» **Data segment**
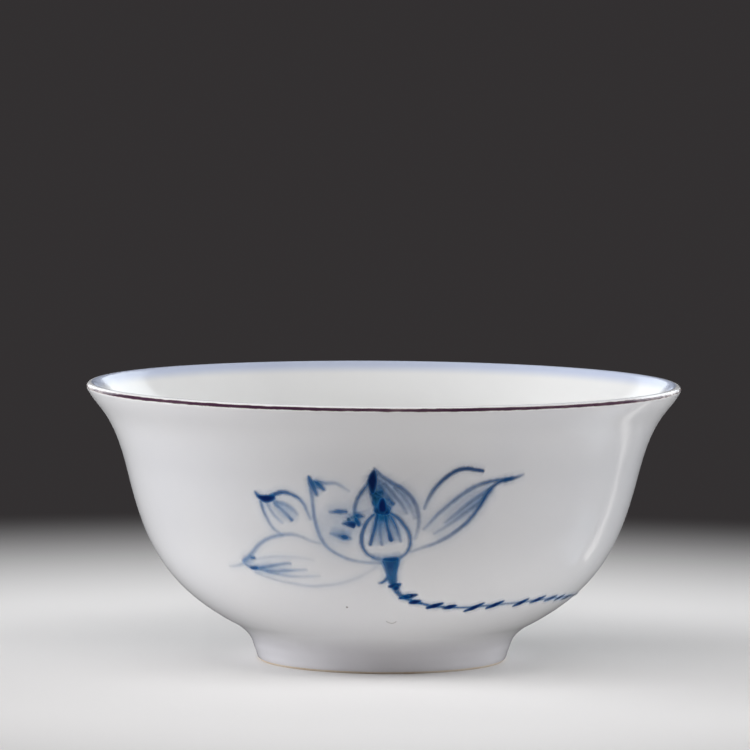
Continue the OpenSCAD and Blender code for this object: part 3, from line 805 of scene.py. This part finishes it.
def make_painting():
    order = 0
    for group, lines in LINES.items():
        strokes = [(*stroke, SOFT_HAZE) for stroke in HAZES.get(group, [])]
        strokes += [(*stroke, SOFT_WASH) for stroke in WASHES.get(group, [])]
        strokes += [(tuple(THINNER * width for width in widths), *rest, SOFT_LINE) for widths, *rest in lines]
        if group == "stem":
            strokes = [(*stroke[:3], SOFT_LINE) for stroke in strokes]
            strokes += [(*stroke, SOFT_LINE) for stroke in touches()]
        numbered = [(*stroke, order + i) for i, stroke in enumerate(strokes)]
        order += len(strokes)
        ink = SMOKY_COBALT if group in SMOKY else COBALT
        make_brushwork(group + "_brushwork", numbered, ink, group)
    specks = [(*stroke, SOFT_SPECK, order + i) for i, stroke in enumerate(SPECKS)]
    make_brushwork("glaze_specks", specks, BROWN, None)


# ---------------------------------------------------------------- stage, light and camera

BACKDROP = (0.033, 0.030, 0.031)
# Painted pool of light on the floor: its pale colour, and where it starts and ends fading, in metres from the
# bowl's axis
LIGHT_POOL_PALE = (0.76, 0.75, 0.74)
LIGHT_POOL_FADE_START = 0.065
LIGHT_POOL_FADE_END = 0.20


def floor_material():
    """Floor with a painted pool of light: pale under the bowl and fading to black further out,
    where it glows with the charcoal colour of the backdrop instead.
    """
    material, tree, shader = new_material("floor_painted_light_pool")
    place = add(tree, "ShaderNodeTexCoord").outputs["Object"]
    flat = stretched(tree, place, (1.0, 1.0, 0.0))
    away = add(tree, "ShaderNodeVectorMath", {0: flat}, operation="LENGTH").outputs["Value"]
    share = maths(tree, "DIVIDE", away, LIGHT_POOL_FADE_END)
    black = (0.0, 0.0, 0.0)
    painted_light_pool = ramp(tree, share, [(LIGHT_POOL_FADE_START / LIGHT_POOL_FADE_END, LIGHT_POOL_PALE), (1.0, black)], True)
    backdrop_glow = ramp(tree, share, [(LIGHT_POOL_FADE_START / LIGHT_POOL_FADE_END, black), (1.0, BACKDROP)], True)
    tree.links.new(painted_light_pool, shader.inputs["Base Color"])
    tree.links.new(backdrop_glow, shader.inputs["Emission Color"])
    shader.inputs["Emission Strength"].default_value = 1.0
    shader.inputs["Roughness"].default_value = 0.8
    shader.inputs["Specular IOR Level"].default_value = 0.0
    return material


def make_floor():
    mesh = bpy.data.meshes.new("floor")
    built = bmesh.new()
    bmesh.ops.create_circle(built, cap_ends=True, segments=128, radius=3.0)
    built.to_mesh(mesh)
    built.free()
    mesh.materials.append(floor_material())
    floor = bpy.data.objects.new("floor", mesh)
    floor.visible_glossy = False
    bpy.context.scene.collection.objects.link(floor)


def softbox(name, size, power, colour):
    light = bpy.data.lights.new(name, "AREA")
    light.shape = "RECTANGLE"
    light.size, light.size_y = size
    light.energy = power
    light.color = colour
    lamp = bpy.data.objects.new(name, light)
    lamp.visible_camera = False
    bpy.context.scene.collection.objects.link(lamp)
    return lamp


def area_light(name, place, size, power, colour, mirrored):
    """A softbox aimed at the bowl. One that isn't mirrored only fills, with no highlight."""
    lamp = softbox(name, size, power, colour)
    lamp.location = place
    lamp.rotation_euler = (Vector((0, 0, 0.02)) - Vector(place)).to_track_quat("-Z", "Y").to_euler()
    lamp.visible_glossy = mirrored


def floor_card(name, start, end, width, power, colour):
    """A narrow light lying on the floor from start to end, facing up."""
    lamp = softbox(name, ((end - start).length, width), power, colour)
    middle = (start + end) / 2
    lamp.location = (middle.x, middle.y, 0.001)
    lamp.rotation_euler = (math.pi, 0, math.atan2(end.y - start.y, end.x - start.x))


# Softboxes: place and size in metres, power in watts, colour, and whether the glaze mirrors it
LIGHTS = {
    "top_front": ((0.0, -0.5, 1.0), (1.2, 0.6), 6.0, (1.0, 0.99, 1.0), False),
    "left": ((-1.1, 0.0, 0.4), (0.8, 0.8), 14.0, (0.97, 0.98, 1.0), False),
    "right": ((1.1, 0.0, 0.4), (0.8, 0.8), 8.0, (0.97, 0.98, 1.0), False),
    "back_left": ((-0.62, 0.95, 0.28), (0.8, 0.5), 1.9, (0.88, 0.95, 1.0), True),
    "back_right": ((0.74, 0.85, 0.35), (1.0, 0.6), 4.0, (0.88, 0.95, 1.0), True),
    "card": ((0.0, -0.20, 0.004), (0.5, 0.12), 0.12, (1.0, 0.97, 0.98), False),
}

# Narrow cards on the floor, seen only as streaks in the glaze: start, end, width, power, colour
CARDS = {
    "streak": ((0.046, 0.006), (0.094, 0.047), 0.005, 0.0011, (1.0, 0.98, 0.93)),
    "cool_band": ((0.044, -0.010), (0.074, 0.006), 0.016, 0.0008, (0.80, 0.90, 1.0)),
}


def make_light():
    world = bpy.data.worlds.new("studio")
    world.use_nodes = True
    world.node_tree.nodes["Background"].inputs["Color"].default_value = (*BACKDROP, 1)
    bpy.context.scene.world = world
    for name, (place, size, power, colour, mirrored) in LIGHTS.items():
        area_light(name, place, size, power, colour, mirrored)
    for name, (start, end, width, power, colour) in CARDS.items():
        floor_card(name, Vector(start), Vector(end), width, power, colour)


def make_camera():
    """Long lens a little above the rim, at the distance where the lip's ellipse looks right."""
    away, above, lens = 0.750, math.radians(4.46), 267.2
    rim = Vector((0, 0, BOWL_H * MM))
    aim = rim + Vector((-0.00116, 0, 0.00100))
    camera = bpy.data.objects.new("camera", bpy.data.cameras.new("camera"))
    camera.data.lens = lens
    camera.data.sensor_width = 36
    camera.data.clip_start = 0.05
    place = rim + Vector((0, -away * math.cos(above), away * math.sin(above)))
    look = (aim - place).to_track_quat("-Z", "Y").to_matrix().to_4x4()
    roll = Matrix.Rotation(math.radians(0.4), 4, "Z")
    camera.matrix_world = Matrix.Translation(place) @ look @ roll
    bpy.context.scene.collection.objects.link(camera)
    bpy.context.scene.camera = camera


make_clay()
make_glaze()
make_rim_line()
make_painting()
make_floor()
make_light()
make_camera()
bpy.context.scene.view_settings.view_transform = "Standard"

» **Exercise objective**
Each line above is to be repeated exactly.

» **Final answer**
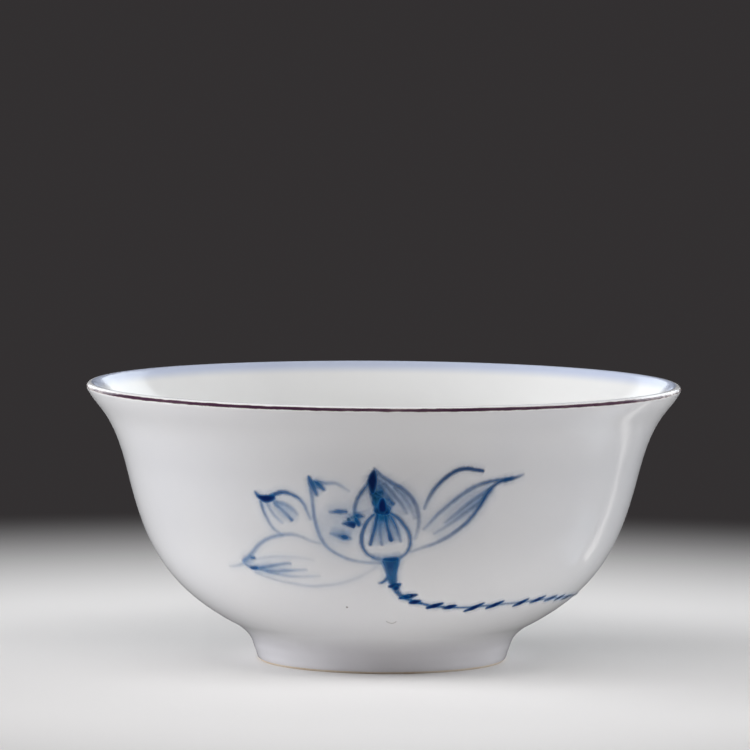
Continue the OpenSCAD and Blender code for this object: part 3, from line 805 of scene.py. This part finishes it.
def make_painting():
    order = 0
    for group, lines in LINES.items():
        strokes = [(*stroke, SOFT_HAZE) for stroke in HAZES.get(group, [])]
        strokes += [(*stroke, SOFT_WASH) for stroke in WASHES.get(group, [])]
        strokes += [(tuple(THINNER * width for width in widths), *rest, SOFT_LINE) for widths, *rest in lines]
        if group == "stem":
            strokes = [(*stroke[:3], SOFT_LINE) for stroke in strokes]
            strokes += [(*stroke, SOFT_LINE) for stroke in touches()]
        numbered = [(*stroke, order + i) for i, stroke in enumerate(strokes)]
        order += len(strokes)
        ink = SMOKY_COBALT if group in SMOKY else COBALT
        make_brushwork(group + "_brushwork", numbered, ink, group)
    specks = [(*stroke, SOFT_SPECK, order + i) for i, stroke in enumerate(SPECKS)]
    make_brushwork("glaze_specks", specks, BROWN, None)


# ---------------------------------------------------------------- stage, light and camera

BACKDROP = (0.033, 0.030, 0.031)
# Painted pool of light on the floor: its pale colour, and where it starts and ends fading, in metres from the
# bowl's axis
LIGHT_POOL_PALE = (0.76, 0.75, 0.74)
LIGHT_POOL_FADE_START = 0.065
LIGHT_POOL_FADE_END = 0.20


def floor_material():
    """Floor with a painted pool of light: pale under the bowl and fading to black further out,
    where it glows with the charcoal colour of the backdrop instead.
    """
    material, tree, shader = new_material("floor_painted_light_pool")
    place = add(tree, "ShaderNodeTexCoord").outputs["Object"]
    flat = stretched(tree, place, (1.0, 1.0, 0.0))
    away = add(tree, "ShaderNodeVectorMath", {0: flat}, operation="LENGTH").outputs["Value"]
    share = maths(tree, "DIVIDE", away, LIGHT_POOL_FADE_END)
    black = (0.0, 0.0, 0.0)
    painted_light_pool = ramp(tree, share, [(LIGHT_POOL_FADE_START / LIGHT_POOL_FADE_END, LIGHT_POOL_PALE), (1.0, black)], True)
    backdrop_glow = ramp(tree, share, [(LIGHT_POOL_FADE_START / LIGHT_POOL_FADE_END, black), (1.0, BACKDROP)], True)
    tree.links.new(painted_light_pool, shader.inputs["Base Color"])
    tree.links.new(backdrop_glow, shader.inputs["Emission Color"])
    shader.inputs["Emission Strength"].default_value = 1.0
    shader.inputs["Roughness"].default_value = 0.8
    shader.inputs["Specular IOR Level"].default_value = 0.0
    return material


def make_floor():
    mesh = bpy.data.meshes.new("floor")
    built = bmesh.new()
    bmesh.ops.create_circle(built, cap_ends=True, segments=128, radius=3.0)
    built.to_mesh(mesh)
    built.free()
    mesh.materials.append(floor_material())
    floor = bpy.data.objects.new("floor", mesh)
    floor.visible_glossy = False
    bpy.context.scene.collection.objects.link(floor)


def softbox(name, size, power, colour):
    light = bpy.data.lights.new(name, "AREA")
    light.shape = "RECTANGLE"
    light.size, light.size_y = size
    light.energy = power
    light.color = colour
    lamp = bpy.data.objects.new(name, light)
    lamp.visible_camera = False
    bpy.context.scene.collection.objects.link(lamp)
    return lamp


def area_light(name, place, size, power, colour, mirrored):
    """A softbox aimed at the bowl. One that isn't mirrored only fills, with no highlight."""
    lamp = softbox(name, size, power, colour)
    lamp.location = place
    lamp.rotation_euler = (Vector((0, 0, 0.02)) - Vector(place)).to_track_quat("-Z", "Y").to_euler()
    lamp.visible_glossy = mirrored


def floor_card(name, start, end, width, power, colour):
    """A narrow light lying on the floor from start to end, facing up."""
    lamp = softbox(name, ((end - start).length, width), power, colour)
    middle = (start + end) / 2
    lamp.location = (middle.x, middle.y, 0.001)
    lamp.rotation_euler = (math.pi, 0, math.atan2(end.y - start.y, end.x - start.x))


# Softboxes: place and size in metres, power in watts, colour, and whether the glaze mirrors it
LIGHTS = {
    "top_front": ((0.0, -0.5, 1.0), (1.2, 0.6), 6.0, (1.0, 0.99, 1.0), False),
    "left": ((-1.1, 0.0, 0.4), (0.8, 0.8), 14.0, (0.97, 0.98, 1.0), False),
    "right": ((1.1, 0.0, 0.4), (0.8, 0.8), 8.0, (0.97, 0.98, 1.0), False),
    "back_left": ((-0.62, 0.95, 0.28), (0.8, 0.5), 1.9, (0.88, 0.95, 1.0), True),
    "back_right": ((0.74, 0.85, 0.35), (1.0, 0.6), 4.0, (0.88, 0.95, 1.0), True),
    "card": ((0.0, -0.20, 0.004), (0.5, 0.12), 0.12, (1.0, 0.97, 0.98), False),
}

# Narrow cards on the floor, seen only as streaks in the glaze: start, end, width, power, colour
CARDS = {
    "streak": ((0.046, 0.006), (0.094, 0.047), 0.005, 0.0011, (1.0, 0.98, 0.93)),
    "cool_band": ((0.044, -0.010), (0.074, 0.006), 0.016, 0.0008, (0.80, 0.90, 1.0)),
}


def make_light():
    world = bpy.data.worlds.new("studio")
    world.use_nodes = True
    world.node_tree.nodes["Background"].inputs["Color"].default_value = (*BACKDROP, 1)
    bpy.context.scene.world = world
    for name, (place, size, power, colour, mirrored) in LIGHTS.items():
        area_light(name, place, size, power, colour, mirrored)
    for name, (start, end, width, power, colour) in CARDS.items():
        floor_card(name, Vector(start), Vector(end), width, power, colour)


def make_camera():
    """Long lens a little above the rim, at the distance where the lip's ellipse looks right."""
    away, above, lens = 0.750, math.radians(4.46), 267.2
    rim = Vector((0, 0, BOWL_H * MM))
    aim = rim + Vector((-0.00116, 0, 0.00100))
    camera = bpy.data.objects.new("camera", bpy.data.cameras.new("camera"))
    camera.data.lens = lens
    camera.data.sensor_width = 36
    camera.data.clip_start = 0.05
    place = rim + Vector((0, -away * math.cos(above), away * math.sin(above)))
    look = (aim - place).to_track_quat("-Z", "Y").to_matrix().to_4x4()
    roll = Matrix.Rotation(math.radians(0.4), 4, "Z")
    camera.matrix_world = Matrix.Translation(place) @ look @ roll
    bpy.context.scene.collection.objects.link(camera)
    bpy.context.scene.camera = camera


make_clay()
make_glaze()
make_rim_line()
make_painting()
make_floor()
make_light()
make_camera()
bpy.context.scene.view_settings.view_transform = "Standard"